For capital, agriculture is just another source of profit, and appropriation of natural resources is a proven way to gain greater economic control and rapid accumulation of wealth. At the other end of the spectrum, for the vast majority of agricultural population, agriculture is the only or primary source of livelihood. And in spite of the declining share of agriculture in the country’s GDP, a vibrant agricultural economy can be the only reliable foundation for food security and food sovereignty of a populous country like India. The peasant movement today is essentially a battle between these two contending visions of Indian agriculture – it is a broad-based patriotic-democratic answer to the narrow corporate-imperialist blueprint of corporatized agriculture.
Immediate completion of the unfinished agenda of land reforms, comprehensive and timely assistance for people who are directly involved in agriculture, increased public investment in agriculture and adequate indigenous research and extension service to suit the diverse needs of peasants in different fields – these are the four key components of a pro-peasant alternative direction of agricultural development in today’s India. In fighting for this alternative direction, fighting peasants – call them poor and middle peasants or marginal and small farmers – must make common cause with both agricultural labourers and tenant-farmers or share-croppers.
Agricultural economy in India is marked by uneven development of capitalism, and agriculture being most closely linked to the rural society, the peasant masses also have to contend with well entrenched feudal forces on different levels.
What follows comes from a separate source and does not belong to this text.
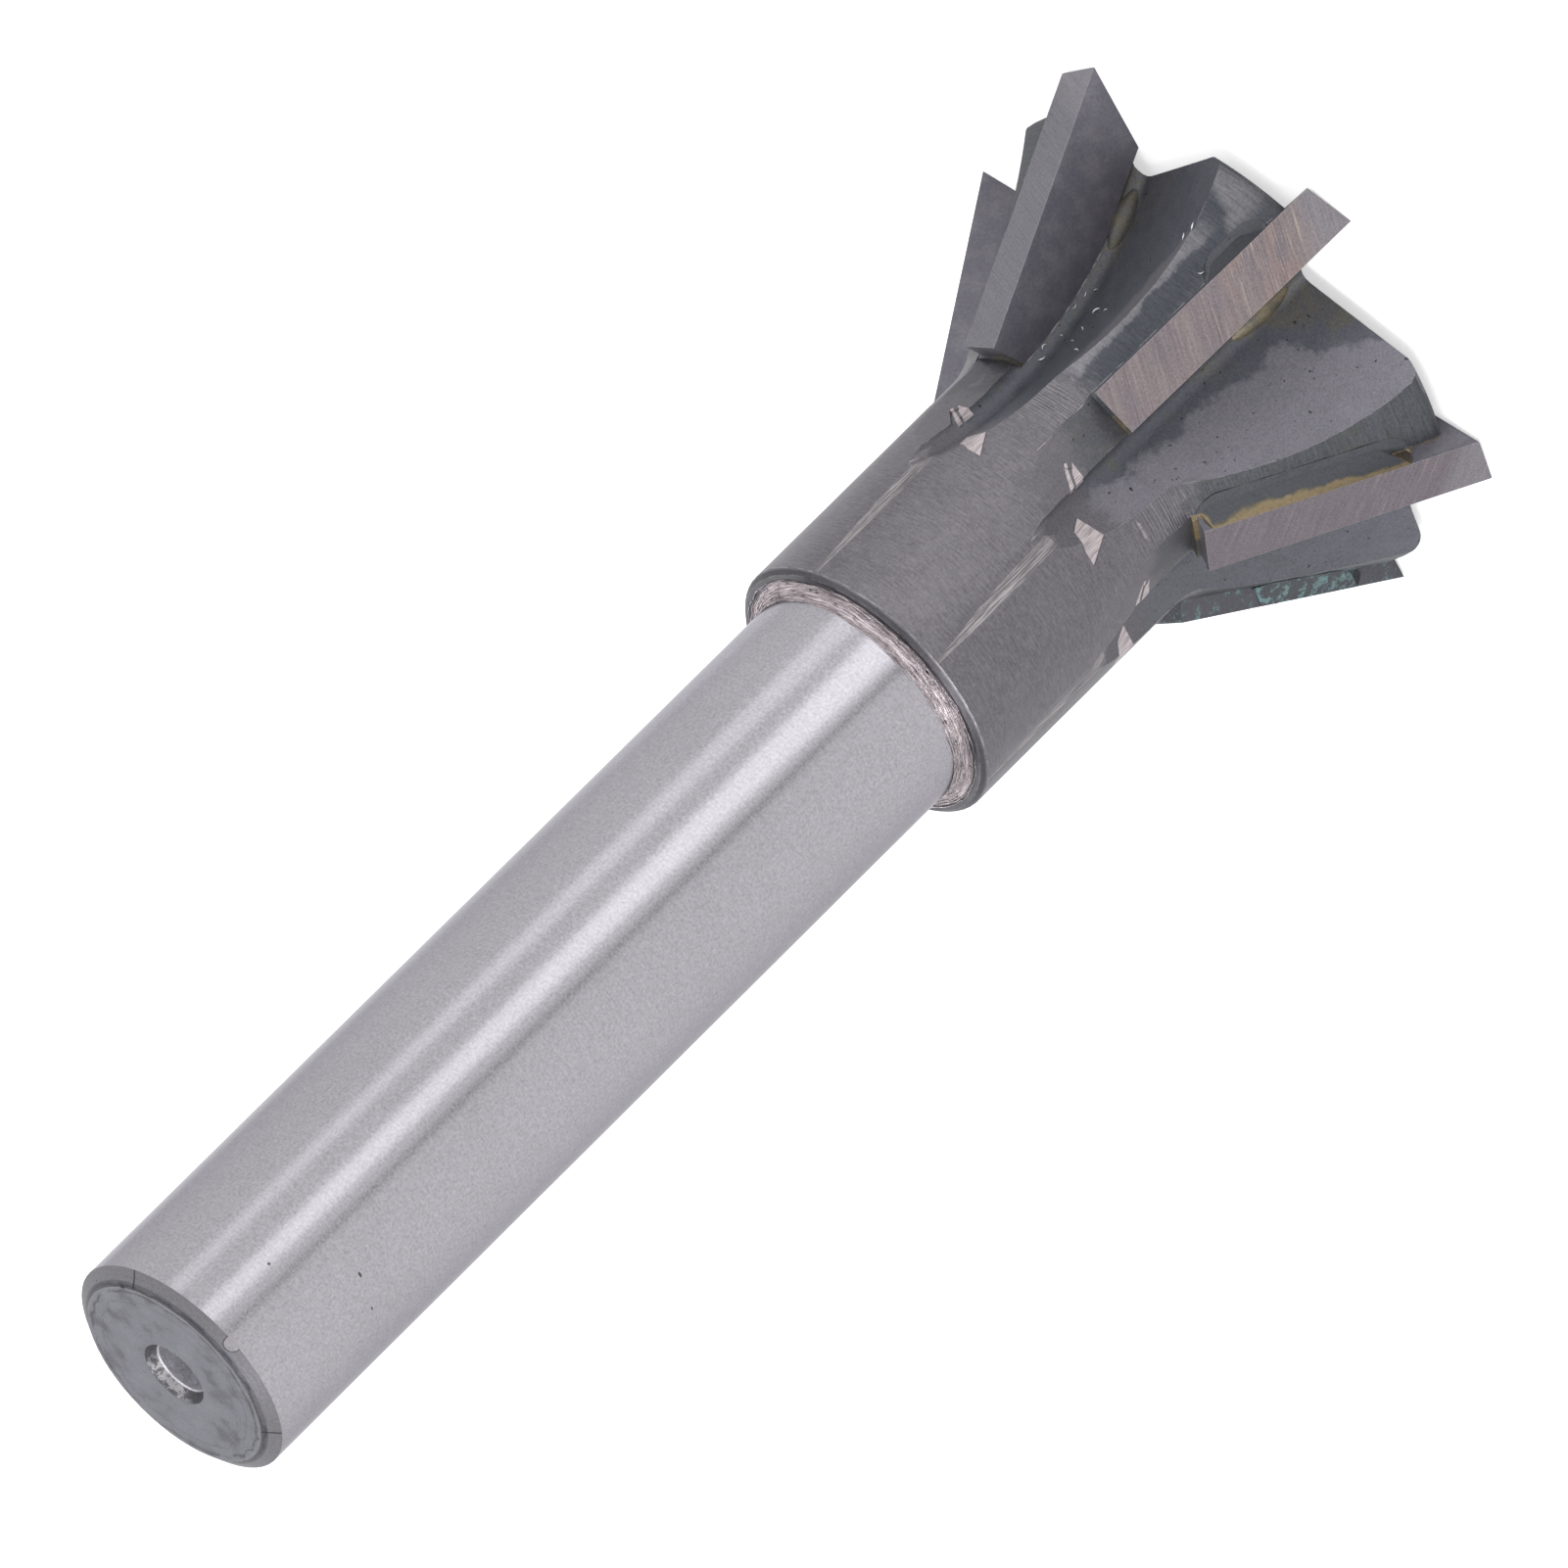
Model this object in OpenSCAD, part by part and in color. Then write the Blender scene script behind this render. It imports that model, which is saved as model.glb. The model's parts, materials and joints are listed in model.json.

The fighting peasants and their allies thus invariably find themselves pitted against the combined might of the old feudal forces as well as the emerging kulak-corporate nexus. In spite of uneven economic development and socio-cultural diversities, the agrarian crisis today looms large over the entire country, providing a new sense of urgency and unity among the fighting peasant forces across the country.
In the heydays of green revolution, the rich peasants in relatively advanced areas were quite vocal in advocating liberalization of Indian agriculture. Today the ideologues of rich peasants have either become outright advocates of corporatization or have lost all initiative in the face of acute agrarian crisis. Maharashtra, which had emerged as the cradle of the rich peasant movement led by Sharad Joshi, has today turned into the number one graveyard of Indian farmers even as another leader of Maharashtra kulaks and sugar lobby officiates as the country’s agriculture minister. The crisis has broken down the wall between the so-called advanced capitalist areas and backward feudal regions and the ground is now ready for revolutionary peasant activists from all over the country to take the lead in forging a nationwide peasant resistance.
I wish the conference every success in this direction. May your proposed All India Kisan Mahasabha emerge as a powerful platform of peasant unity and peasant struggle, linking backward regions with advanced areas, peasants with workers, and the peasant movement with the wider current of patriotic-democratic assertion of the Indian people. Since its inception, the CPI(ML) has drawn its greatest sustenance from the revolutionary peasant movement in the country and may I conclude by reiterating the Party’s resolve to march ahead along this path of protracted people’s struggle through every future twist and turn.
Red salute to the fighting legacy and spirit of the Indian peasantry!